Metal transfer mode mean the form of metal transfers from filler wire to the weld pool is defined by the welding parameters, shielding gases type and operating feature of the welding power source. The four-principle mode of metal transfer in gas metal arc welding arc:

  • Short circuit transfer mode : Short-circuit transfer mode happen when the welding current and voltage are low. Hence, this mode offers low heat input in the weld. This mode is beneficial for sheet metal welding, root run welding in butt joints, out of position welding and for low heat input weld depositions. The normal current for short circuit mode is 90-180 ampere and voltage within the range of 16V to 22 volts.
  • Spray transfer mode : This mode requires a high current and voltage to melt the filler wire faster to avoid the contact with the base metal during welding. This mode offers advantages of high weld deposition, improved weld profile but this mode is not good to perform out of position welding. The metal transfer happens in the fine metal droplets deposited to the weld pool. For spray transfer mode to occurs two conditions shall be met:
  • Minimum 80% argon in the shielding gas
  • Minimum 220 ampere and 20 voltage
  • Pulsed transfer mode : This mode uses a modified wave form of the output current. This offer a controlled metal deposition enabling controlled heat input, enhanced weld profile with very low spatters. Pulsed mode is beneficial for welding thin sheets, exotic materials and out of position welding.
  • Globular transfer mode : Globular transfer mode takes place with high current and 100% CO2 gas in the shielding. The metal transfer take place in the form of irregular metal transfer. This mode is beneficial for thick plate joints. The disadvantages are high spatters and high heat input. Because of this reason, it is not recommended for sheet metal welding.

Shielded gases for MIG-MAG Welding

Shielding gases protect the weld pool from the adverse influences of the atmospheric contamination. Shielding gas for GMAW is classified into two groups:

  1. Inert gases such as argon & helium, GMAW using inert gas is called Metal inert gas (MIG) welding
  2. Active gases such as CO2, Ar + CO2 mixture, GMAW using inert gas is called Metal active gas (MAG) welding

CO2, argon + CO2 and CO2 + argon + oxygen mixtures are used for carbon steel and low alloy steel welding. Usually inert gases such as argon and argon + helium mixtures are used for the welding of non-ferrous materials.

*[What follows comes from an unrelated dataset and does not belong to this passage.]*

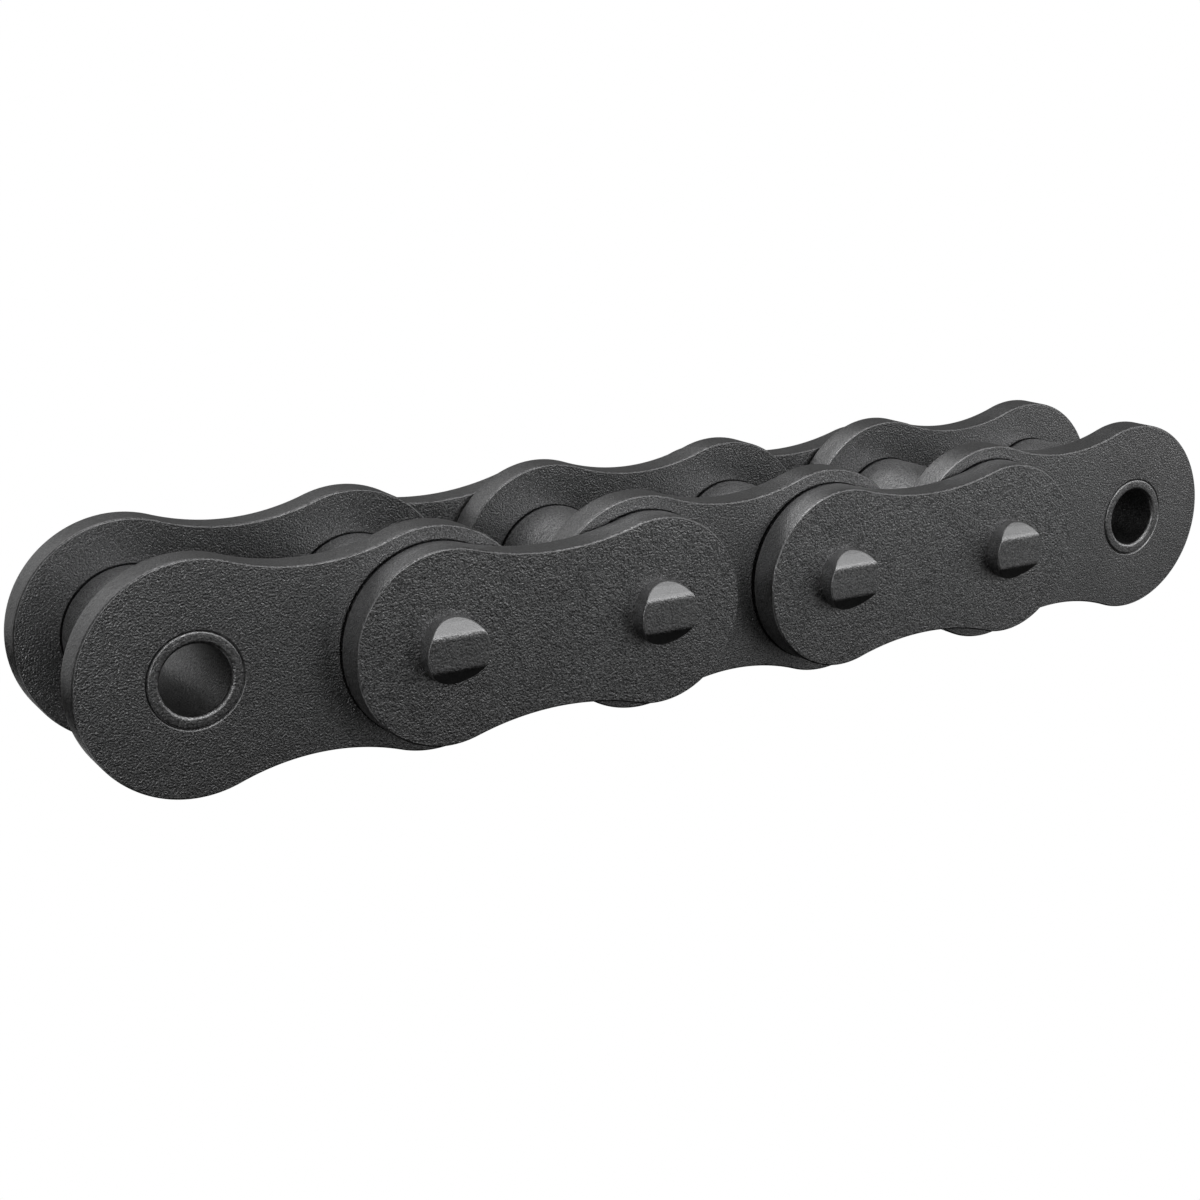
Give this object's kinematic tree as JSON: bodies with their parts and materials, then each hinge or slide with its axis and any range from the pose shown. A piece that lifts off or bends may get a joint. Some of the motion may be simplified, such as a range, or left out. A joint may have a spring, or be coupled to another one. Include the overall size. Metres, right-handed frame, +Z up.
{
  "type": "roller chain",
  "caption": "Short straight run of heavy single strand roller chain, figure-eight link plates on staked pins and bushed rollers, dark oxide finish.",
  "frame": {"origin": "middle of the straight run, on the line through the joint centres and halfway between the two rows of plates", "axes": "+X along the run, +Y along the pins (front is -Y), +Z up, square to both"},
  "size_m": [0.3018, 0.0694, 0.0478],
  "materials": {
    "plate_steel": "dark oxide, matte, fine shot-peened grain",
    "pin_steel": "dark oxide, satin, smooth ground",
    "bush_steel": "dark oxide, satin",
    "roller_steel": "dark oxide, satin, smooth ground"
  },
  "bodies": {
    "inner_link_1": {"inner_plate_1_front": "plate_steel", "inner_plate_1_back": "plate_steel", "bush_1_left": "bush_steel", "bush_1_right": "bush_steel"},
    "inner_link_2": {"inner_plate_2_front": "plate_steel", "inner_plate_2_back": "plate_steel", "bush_2_left": "bush_steel", "bush_2_right": "bush_steel"},
    "inner_link_3": {"inner_plate_3_front": "plate_steel", "inner_plate_3_back": "plate_steel", "bush_3_left": "bush_steel", "bush_3_right": "bush_steel"},
    "outer_link_1": {"outer_plate_1_front": "plate_steel", "outer_plate_1_back": "plate_steel", "pin_1_left": "pin_steel", "pin_1_right": "pin_steel"},
    "outer_link_2": {"outer_plate_2_front": "plate_steel", "outer_plate_2_back": "plate_steel", "pin_2_left": "pin_steel", "pin_2_right": "pin_steel"},
    "roller_1_left": {"roller_1_left": "roller_steel"},
    "roller_1_right": {"roller_1_right": "roller_steel"},
    "roller_2_left": {"roller_2_left": "roller_steel"},
    "roller_2_right": {"roller_2_right": "roller_steel"},
    "roller_3_left": {"roller_3_left": "roller_steel"},
    "roller_3_right": {"roller_3_right": "roller_steel"}
  },
  "joints": [
    {"name": "pin_joint_2", "type": "hinge", "parent": "inner_link_2", "child": "outer_link_1", "pos_m": [-0.0254, 0, 0], "axis": [0, -1, 0], "range_deg": [-60, 60]},
    {"name": "pin_joint_1", "type": "hinge", "parent": "outer_link_1", "child": "inner_link_1", "pos_m": [-0.0762, 0, 0], "axis": [0, -1, 0], "range_deg": [-60, 60]},
    {"name": "pin_joint_3", "type": "hinge", "parent": "inner_link_2", "child": "outer_link_2", "pos_m": [0.0254, 0, 0], "axis": [0, 1, 0], "range_deg": [-60, 60]},
    {"name": "pin_joint_4", "type": "hinge", "parent": "outer_link_2", "child": "inner_link_3", "pos_m": [0.0762, 0, 0], "axis": [0, 1, 0], "range_deg": [-60, 60]},
    {"name": "roller_1_left_spin", "type": "hinge", "parent": "inner_link_1", "child": "roller_1_left", "pos_m": [-0.127, 0, 0], "axis": [0, 1, 0], "continuous": true},
    {"name": "roller_1_right_spin", "type": "hinge", "parent": "inner_link_1", "child": "roller_1_right", "pos_m": [-0.0762, 0, 0], "axis": [0, 1, 0], "continuous": true},
    {"name": "roller_2_left_spin", "type": "hinge", "parent": "inner_link_2", "child": "roller_2_left", "pos_m": [-0.0254, 0, 0], "axis": [0, 1, 0], "continuous": true},
    {"name": "roller_2_right_spin", "type": "hinge", "parent": "inner_link_2", "child": "roller_2_right", "pos_m": [0.0254, 0, 0], "axis": [0, 1, 0], "continuous": true},
    {"name": "roller_3_left_spin", "type": "hinge", "parent": "inner_link_3", "child": "roller_3_left", "pos_m": [0.0762, 0, 0], "axis": [0, 1, 0], "continuous": true},
    {"name": "roller_3_right_spin", "type": "hinge", "parent": "inner_link_3", "child": "roller_3_right", "pos_m": [0.127, 0, 0], "axis": [0, 1, 0], "continuous": true}
  ]
}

Advantages of GMAW (MIG Welding)

  1. GMAW process can be carried out using different metal transfer modes for various welding conditions.
  2. GMAW is a versatile process and used to weld most engineering materials such as carbon steel, low alloy steel, stainless steel, aluminum, copper, and nickel alloy, etc.
  3. The process offers high productivity usually 8-10kg deposition is made per shift. Very high productivity is possible using the tandem MIG option.
  4. The process can be used to weld in all positions.
  5. Due to the continuous electrode feeding mechanism, we can achieve higher welding speeds and higher filler metal deposition rates than shielded metal arc welding (SMAW)
  6. Due to the continuous electrode (wire feed) feed, longer welds can be deposited without intermediate stops and starts. This also minimizes the start-stop points cleaning or grinding.
  7. The process being flux less offers minimal post-weld cleaning.
  8. Since the GMAW is a semi-automatic welding process, it is easy to learn for welders.
  9. This process can be easily automated for robotic welding and for special purpose machines (SPM).

Limitations of GMAW (MIG Welding)

  1. The GMAW equipment is more complex, costlier, and less portable compare to shielded metal arc welding (SMAW).
  2. The weld metal solidifies faster as compare to SMAW and SAW and can result in degraded weld metal properties.
  3. Shielding of the molten weld pool is quite difficult during windy and drafty environments. High chances of porosity in the weld metal during windy environments. This restricts the process for indoor welding only.
  4. The equipment setup is not suitable for outdoor work.

Applications of MIG-MAG Welding

GMAW welding is widely used in the various industries and account for a major weld deposition made worldwide. It is being used in automobile, railway, structural, heavy engineering and oil & gas areas.